- Information provided:
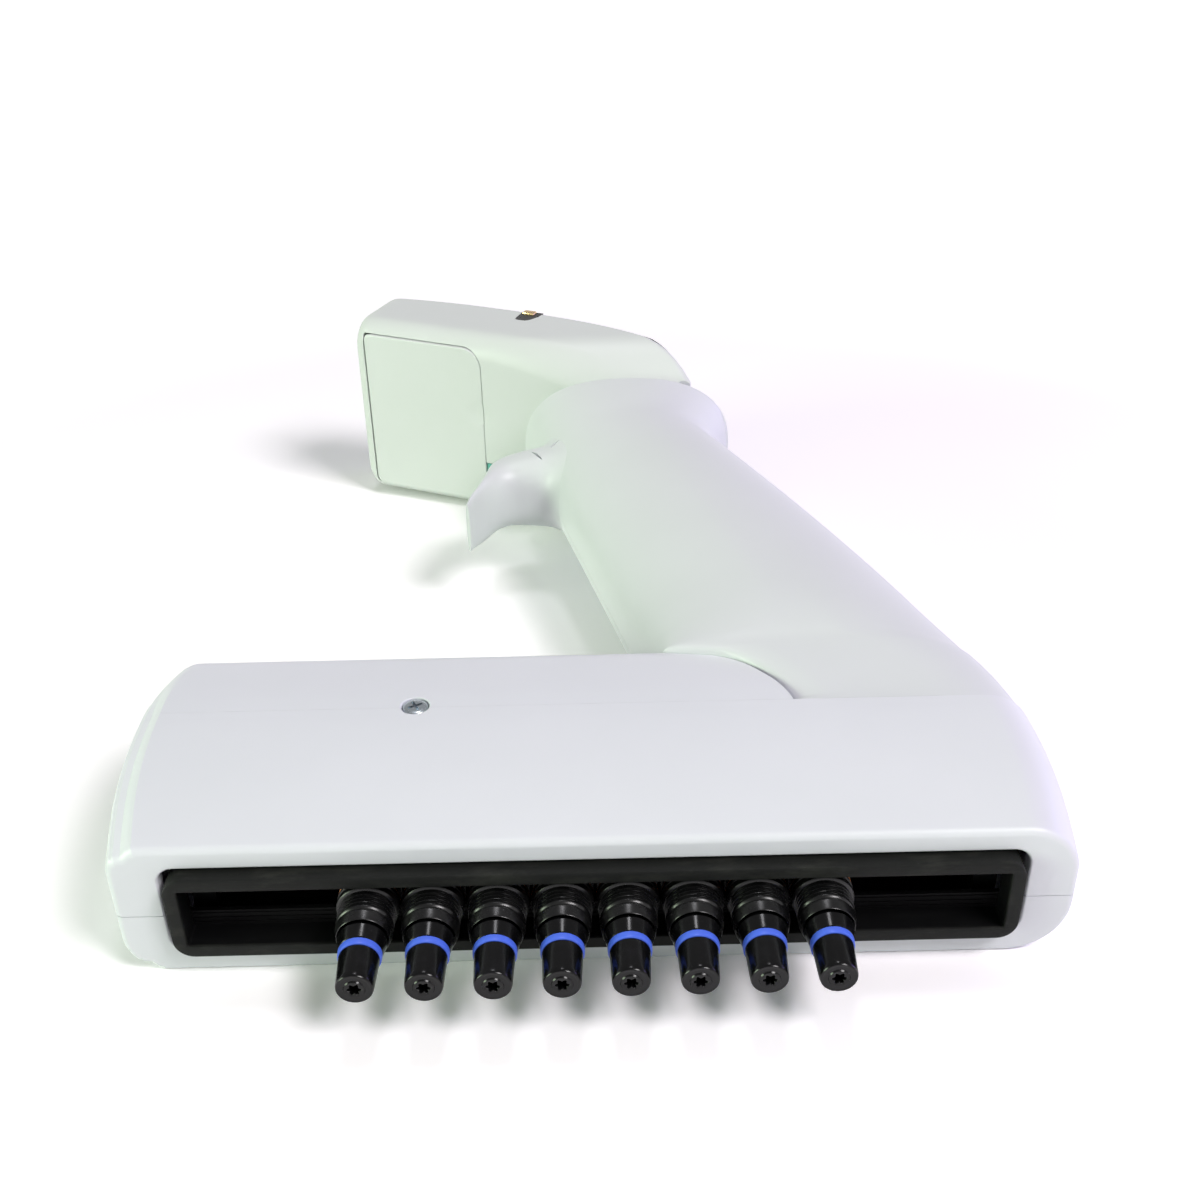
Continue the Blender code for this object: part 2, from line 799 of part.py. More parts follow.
bezel = put("display_bezel", head_plate(
    "display_bezel", -bezel_left, bezel_right, -bezel_thick, 0.0, bezel_half,
    bezel_edge, 9), head_frame, black_plastic)
window_tool = tool("window", box("window", (-window_left - gap, window_right + gap),
                                 (head_thick / 2, head_thick + wall),
                                 (-window_half - gap, window_half + gap)),
                   head_frame)
cut(bezel, window_tool)
cut(bezel, button_hole)
window = put("display_window", head_plate(
    "display_window", -window_left, window_right, -bezel_thick, 0.0, window_half,
    0.0, 4), head_frame, screen_glass)


def key(name, r, h, z, bottom, material, hole, inner=0.0):
    """A round key or ring in the bezel, proud of it by half a millimetre."""
    top = head_top(h) + key_proud
    ob = put(name, rod(name, r, (h, bottom, z), (h, top, z), 24), head_frame, material)
    bore = tool(name, rod(name + "_hole", r + gap, (h, board_n, z),
                          (h, head_thick + wall, z), 24), head_frame)
    if hole:
        cut(bezel, bore)
    if inner:
        middle = tool(name + "_middle", rod(
            name + "_middle", inner, (h, board_n, z), (h, head_thick + wall, z), 24),
            head_frame)
        cut(ob, middle)
    soften(ob)
    return ob


board_top = board_n + board_thick
wheel = key("touch_wheel", wheel_r, wheel_h, 0.0, board_top + gap, grey_plastic, True,
            wheel_inner_r)
key_base = board_top + gap + key_travel
ok_button = key("ok_button", ok_r, wheel_h, 0.0, key_base, grey_plastic, False)
left_key = key("left_key", key_r, key_h, key_z, key_base, grey_plastic, True)
right_key = key("right_key", key_r, key_h, -key_z, key_base, grey_plastic, True)

head_inside = head_half - wall - gap
board = put("circuit_board", box(
    "circuit_board", (-board_left, board_right), (board_n, board_top),
    (-head_inside + seam, head_inside - seam)), head_frame, board_green)
display = put("display_module", box(
    "display_module", (-window_left + 0.001, window_right - 0.001),
    (board_top + gap, head_top(-window_left) - bezel_thick - gap), (-key_z, key_z)),
    head_frame, grey_plastic)
battery = put("battery_pack", box(
    "battery_pack", (-board_left, -0.004), (door_thick + 2 * gap, board_n - gap),
    (-battery_half, battery_half)), head_frame, cell_wrap)


# The thumb button and the rod of the tip ejector.

button = put("ejector_button", rod(
    "ejector_button", button_r, (button_u, button_top - button_depth, 0),
    (button_u, button_top, 0), 24), handle_frame, grey_plastic)
button_slope = tool("button_slope", box(
    "button_slope", (-0.02, 0.02), (0, 0.02), (-0.02, 0.02)), handle_frame)
button_slope.location = (button_u, button_top - 0.0015, 0)
button_slope.rotation_euler = (0, 0, -(head_tilt + handle_lean) * 0.55)
cut(button, button_slope)
stem = tool("button_stem", rod(
    "button_stem", stem_r, (button_u, ejector_rod_top - 0.002, 0),
    (button_u, button_top - button_depth + 0.001, 0), 12), handle_frame)
cut(button, stem, "UNION")
soften(button)

arm_end = crease_y + arm_reach
ejector_rod_base = (arm_end + gap - handle_left_y + ejector_rod_width / 2 * math.sin(
    handle_lean)) / math.cos(handle_lean)
arm_x = handle_axis_x - ejector_rod_base * math.sin(handle_lean)

ejector_rod = put("ejector_rod", box(
    "ejector_rod", (-ejector_rod_width / 2, ejector_rod_width / 2),
    (ejector_rod_base, ejector_rod_top - 0.002 - gap),
    (ejector_rod_z, ejector_rod_z + ejector_rod_thick)), handle_frame, steel)
rod_bridge = tool("rod_bridge", box(
    "rod_bridge", (-ejector_rod_width / 2, button_u + stem_r),
    (ejector_rod_top - 0.006, ejector_rod_top - 0.002 - gap),
    (ejector_rod_z, stem_r)), handle_frame)
cut(ejector_rod, rod_bridge, "UNION")


# The ejector frame: a tray round the sleeves with a slotted floor and an arm.

tray_back = sleeve_end_y + gap + frame_floor
ejector_frame = put("ejector_frame", prism("ejector_frame", rounded(
    -frame_length_x / 2, frame_length_x / 2, -frame_height / 2, frame_height / 2,
    [frame_corner_r] * 4, 3), frame_y, tray_back), root, frame_plastic)
tray = tool("tray", prism("tray", rounded(
    -frame_length_x / 2 + frame_bar, frame_length_x / 2 - frame_bar,
    -frame_height / 2 + frame_bar, frame_height / 2 - frame_bar,
    [frame_corner_r - 0.001] * 4, 3), frame_y - wall, sleeve_end_y + gap))
row_half_wide = (nozzle_count - 1) / 2 * pitch_wide
floor_slot = tool("floor_slot", box(
    "floor_slot", (-row_half_wide - frame_slot / 2, row_half_wide + frame_slot / 2),
    (frame_y - wall, tray_back + wall), (-frame_slot / 2, frame_slot / 2)))
arm_top = -carriage_under - 2 * gap
arm = tool("arm", box("arm", (arm_x - arm_width / 2, arm_x + arm_width / 2),
                      (tray_back - 0.001, arm_end), (arm_top - arm_thick, arm_top)))
arm_foot = tool("arm_foot", box(
    "arm_foot", (arm_x - arm_width / 2, arm_x + arm_width / 2),
    (arm_end - 0.0022, arm_end), (ejector_rod_z, arm_top)))
cut(ejector_frame, tray)
cut(ejector_frame, floor_slot)
cut(ejector_frame, arm, "UNION")
cut(ejector_frame, arm_foot, "UNION")


# One nozzle with its carriage, one colour ring and one sleeve, each shared by the row.

carriage_y = tray_back + gap
carriage_back = carriage_y + carriage_depth
nozzle_master = turned("nozzle_master", [
    (0, carriage_back + barb_length),
    (barb_r, carriage_back + barb_length),
    (barb_r, carriage_back - 0.001),
    (nozzle_stem_r, carriage_back - 0.001),
    (nozzle_stem_r, cone_end_y + gap),
    (nozzle_cone_r, cone_end_y),
    (nozzle_stem_r, ring_y + ring_length + gap),
    (nozzle_neck_r - 0.0004, ring_y + ring_length + gap),
    (nozzle_neck_r - 0.0004, ring_y - gap),
    (nozzle_neck_r, ring_y - gap),
    (nozzle_end_r, 0.0004),
    (nozzle_end_r - 0.0003, 0.0),
    (nozzle_bore_r, 0.0),
    (nozzle_bore_r, nozzle_bore_depth),
    (0, nozzle_bore_depth)], 14)
carriage = tool("carriage", box(
    "carriage", (-carriage_width / 2, carriage_width / 2), (carriage_y, carriage_back),
    (-carriage_under, carriage_top)))
pin = tool("pin", rod("pin", pin_r, (0, pin_y, carriage_top - 0.001),
                      (0, pin_y, plate_z + plate_thick), 12))
cut(nozzle_master, carriage, "UNION")
cut(nozzle_master, pin, "UNION")
for side in (1, -1):
    bore = tool("rod_bore_%s" % ("top" if side > 0 else "under"), rod(
        "rod_bore", rod_r + gap, (-0.01, rod_y, side * rod_spread),
        (0.01, rod_y, side * rod_spread), 12))
    cut(nozzle_master, bore)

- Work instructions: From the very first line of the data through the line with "0.0, 4), head_frame, screen_glass)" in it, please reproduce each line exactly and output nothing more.

- Task solution:
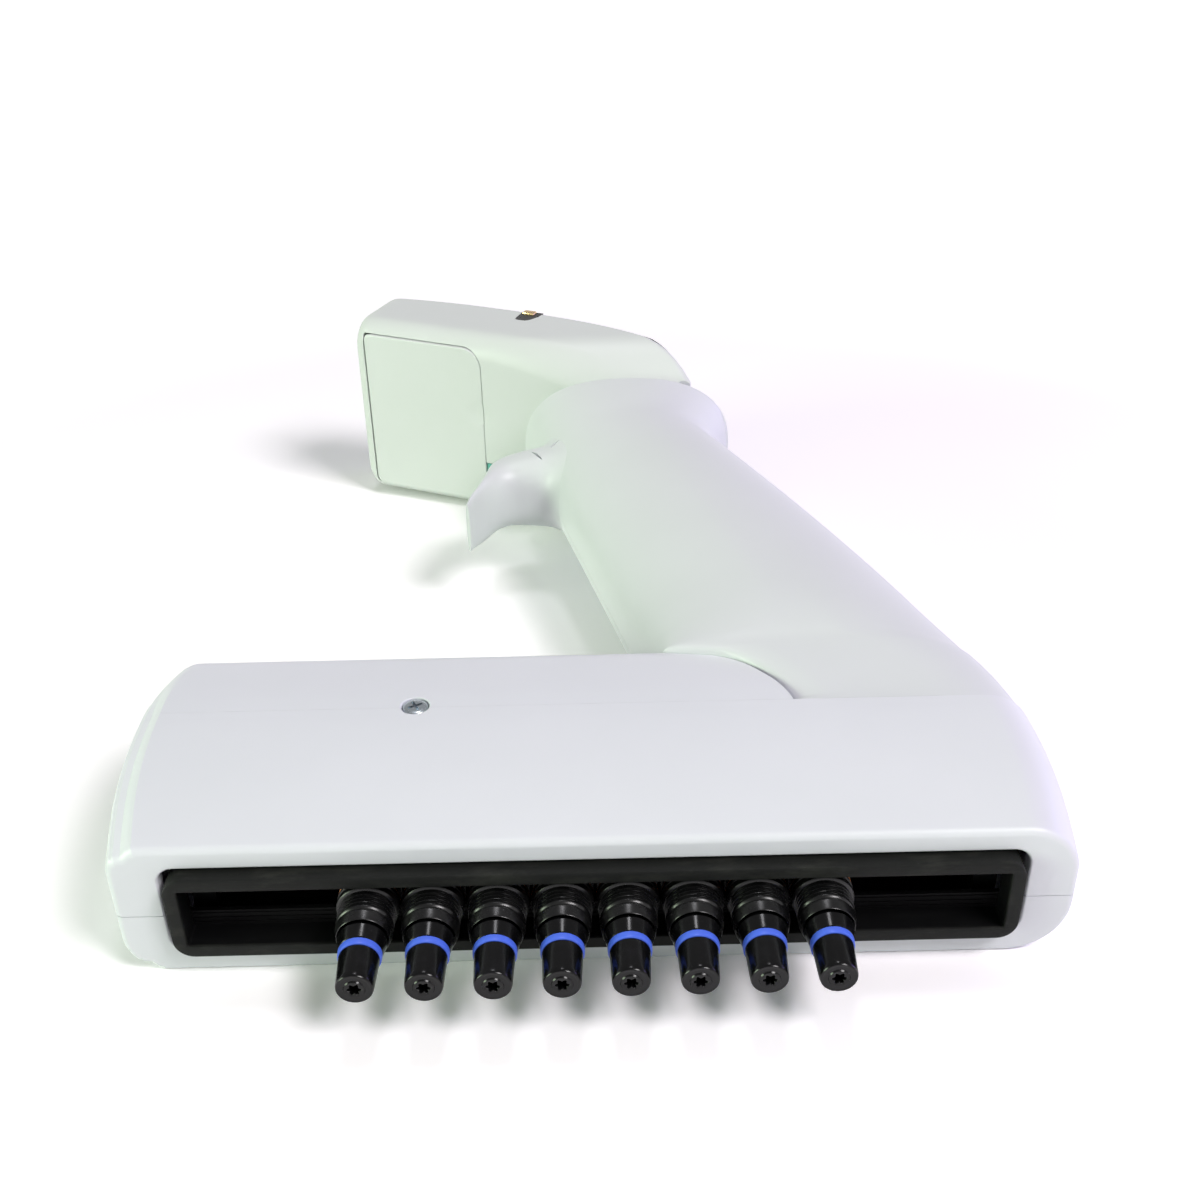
Continue the Blender code for this object: part 2, from line 799 of part.py. More parts follow.
bezel = put("display_bezel", head_plate(
    "display_bezel", -bezel_left, bezel_right, -bezel_thick, 0.0, bezel_half,
    bezel_edge, 9), head_frame, black_plastic)
window_tool = tool("window", box("window", (-window_left - gap, window_right + gap),
                                 (head_thick / 2, head_thick + wall),
                                 (-window_half - gap, window_half + gap)),
                   head_frame)
cut(bezel, window_tool)
cut(bezel, button_hole)
window = put("display_window", head_plate(
    "display_window", -window_left, window_right, -bezel_thick, 0.0, window_half,
    0.0, 4), head_frame, screen_glass)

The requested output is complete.